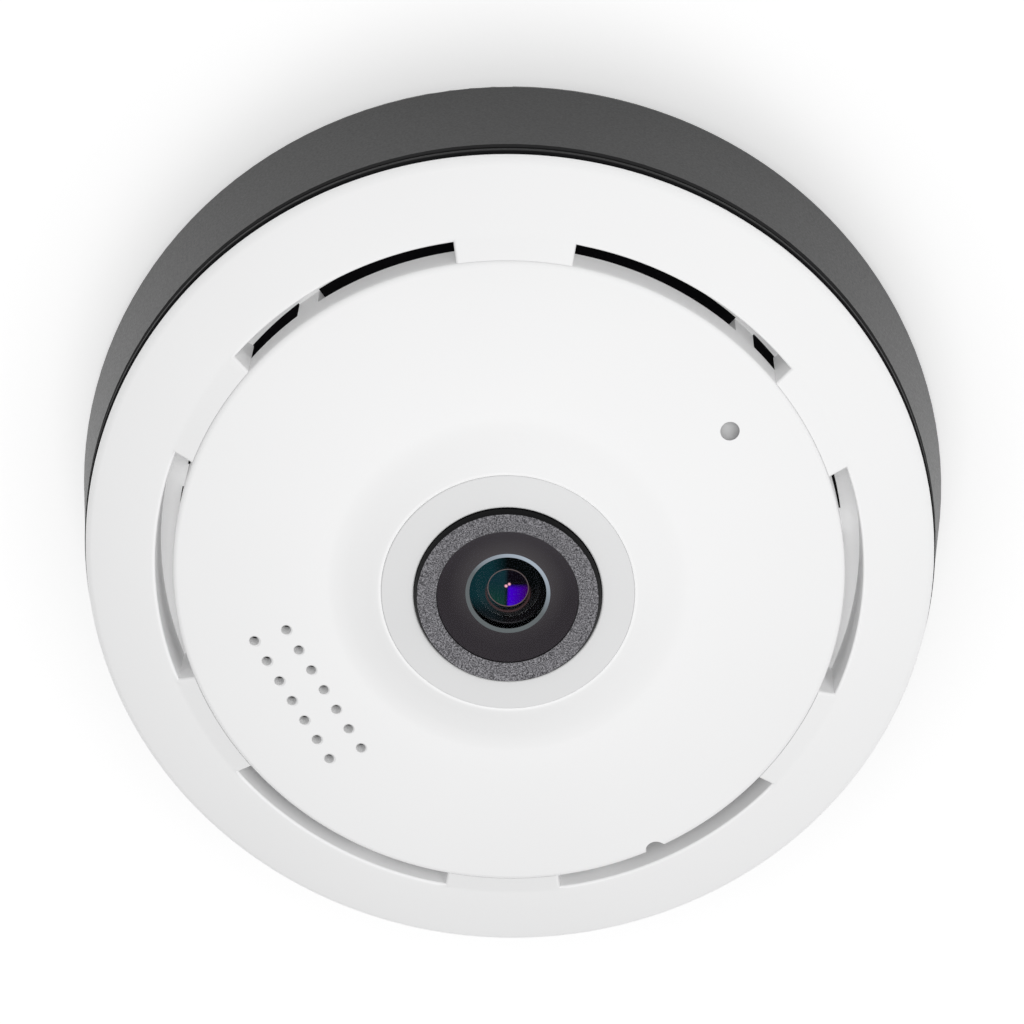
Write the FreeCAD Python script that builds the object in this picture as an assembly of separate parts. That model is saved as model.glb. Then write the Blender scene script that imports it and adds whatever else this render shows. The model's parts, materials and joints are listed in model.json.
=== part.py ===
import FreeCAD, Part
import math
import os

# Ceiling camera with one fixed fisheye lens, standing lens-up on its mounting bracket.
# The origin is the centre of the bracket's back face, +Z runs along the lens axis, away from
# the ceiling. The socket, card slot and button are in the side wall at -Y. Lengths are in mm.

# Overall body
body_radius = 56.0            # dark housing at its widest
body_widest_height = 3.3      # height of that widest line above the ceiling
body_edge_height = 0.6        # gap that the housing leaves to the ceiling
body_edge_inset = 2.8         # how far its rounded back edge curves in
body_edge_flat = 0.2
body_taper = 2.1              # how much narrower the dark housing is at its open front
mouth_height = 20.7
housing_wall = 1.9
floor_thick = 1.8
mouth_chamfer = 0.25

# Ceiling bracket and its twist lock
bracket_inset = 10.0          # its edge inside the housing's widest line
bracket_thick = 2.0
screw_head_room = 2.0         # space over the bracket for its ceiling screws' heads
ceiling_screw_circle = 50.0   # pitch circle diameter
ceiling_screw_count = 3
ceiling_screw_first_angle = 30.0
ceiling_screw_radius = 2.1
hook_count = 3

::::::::

What to work on: Only the lines from the top of the data through the line that contains "# the ceiling." should be quoted, exactly as they stand.

Expected output:
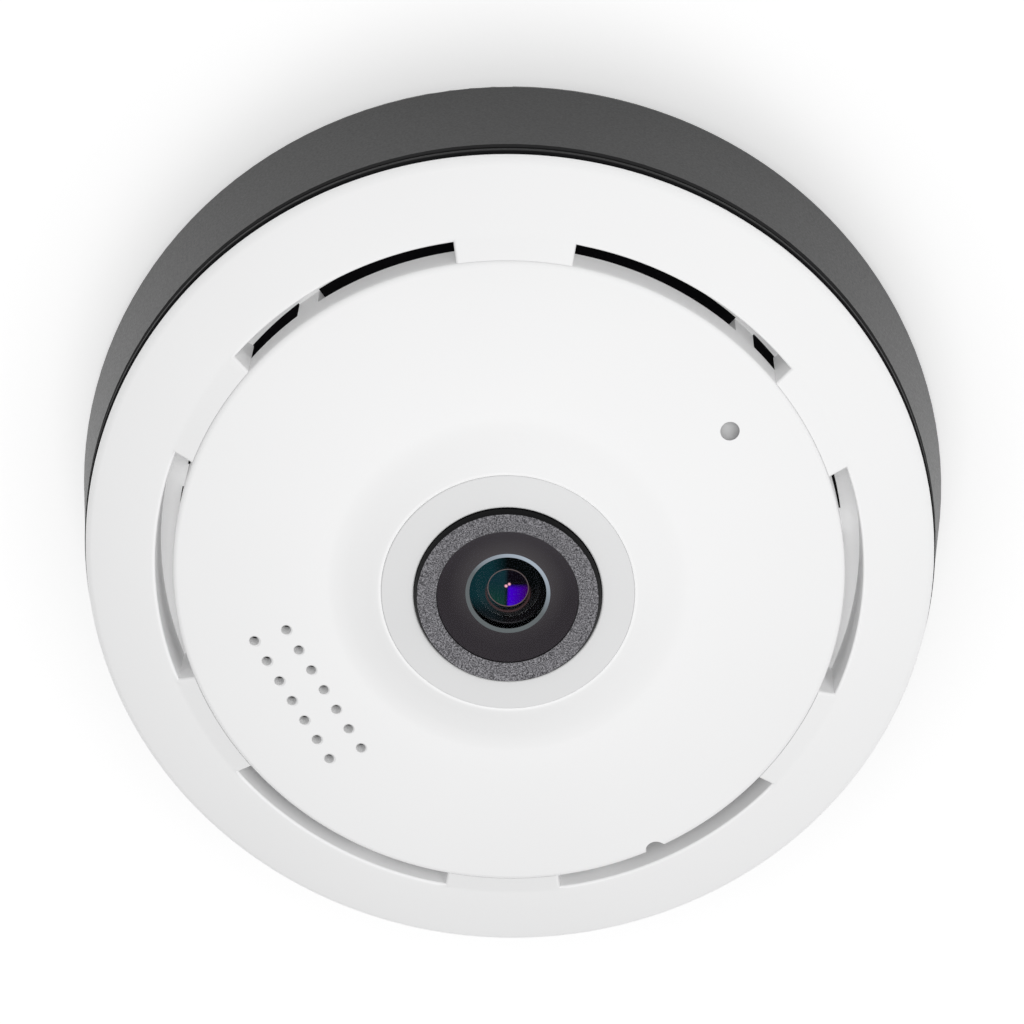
Write the FreeCAD Python script that builds the object in this picture as an assembly of separate parts. That model is saved as model.glb. Then write the Blender scene script that imports it and adds whatever else this render shows. The model's parts, materials and joints are listed in model.json.
=== part.py ===
import FreeCAD, Part
import math
import os

# Ceiling camera with one fixed fisheye lens, standing lens-up on its mounting bracket.
# The origin is the centre of the bracket's back face, +Z runs along the lens axis, away from
# the ceiling. The socket, card slot and button are in the side wall at -Y. Lengths are in mm.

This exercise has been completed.